Quatro décadas depois, em 1993, foi a vez de o vapor Tocantins naufragar a poucos metros dali, enquanto seguia viagem rumo a Manaus. Em uma noite de agosto, uma espessa cerração desceu, tornando a visibilidade praticamente nula. Assim como seu predecessor, o comandante não se deu conta da existência da ilha e acabou encalhando. Logo após o acidente, o mar começou a virar e lançou o vapor contra as rochas da Queimada Grande.
Pouco mais distante, a cerca de três quilômetros da costa da ilha, repousam os destroços do vapor Araponga, que naufragou após colidir com um pequeno cargueiro na madrugada do dia 12 de junho de 1943. Recentemente, em 2019, um novo naufrágio próximo à ilha das Cobras ganhou notoriedade na mídia, quando um barco ocupado por seis pescadores virou durante uma forte tempestade, no meio da noite.

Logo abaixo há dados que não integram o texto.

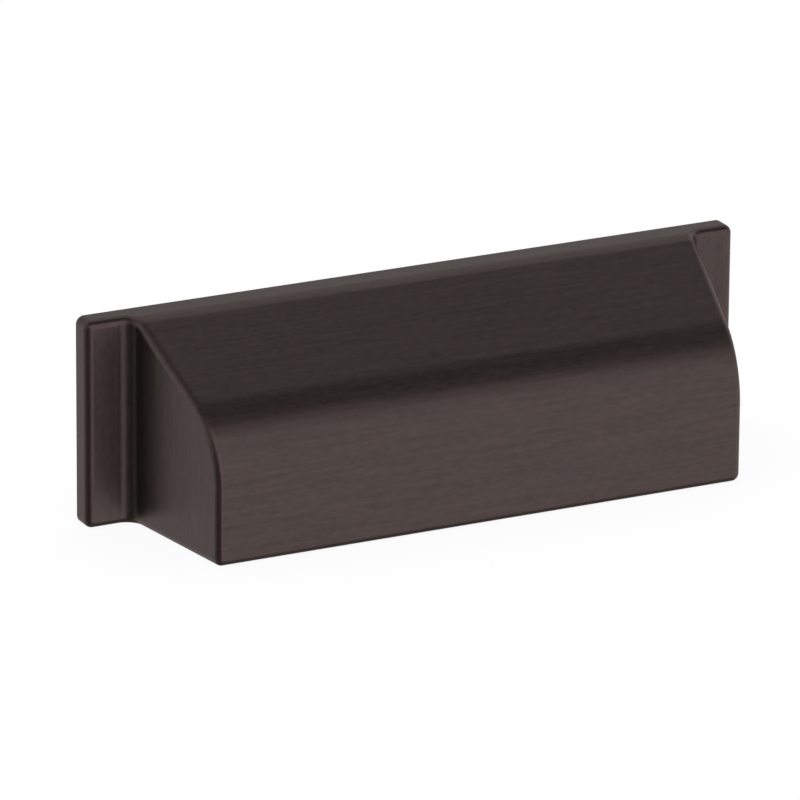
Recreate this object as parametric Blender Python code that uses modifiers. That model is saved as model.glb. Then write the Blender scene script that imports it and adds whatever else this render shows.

Após nadar por horas até o amanhecer, quatro homens conseguiram alcançar as rochas da Queimada Grande. Eles passaram três dias se alimentando de bananas verdes e se hidratando com o que conseguiam captar de água da chuva, até serem resgatados por uma lancha de mergulhadores. Infelizmente, outros dois ocupantes da embarcação não conseguiram se salvar e faleceram.
Dentre as inúmeras lendas que envolvem a Queimada Grande, uma das mais conhecidas diz respeito à existência de um tesouro, que pode ter sido escondido na ilha há mais de 500 anos. Como toda boa história que corre na boca pequena, é difícil precisar quando ela surgiu e como ocorreu.
De acordo com uma série documental lançada pelo Discovery Channel, em 2015, a tal fortuna foi de um explorador europeu responsável por saquear o ouro de diversas regiões da América Latina. Há, também, quem diga que os espécimes de jararaca foram colocados na ilha de caso pensado, justamente para proteger o valioso tesouro, afastando qualquer pirata ou aventureiro que cogitasse explorar o local.
O curioso é que, caso fosse verdadeira, a estratégia teria surtido um efeito contrário. Classificada atualmente como criticamente ameaçada de extinção, a Bothrops insularis encontra-se em declínio, muito por causa da ação de biopiratas e colecionadores, que pagam elevadas quantias para ter um exemplar da espécie.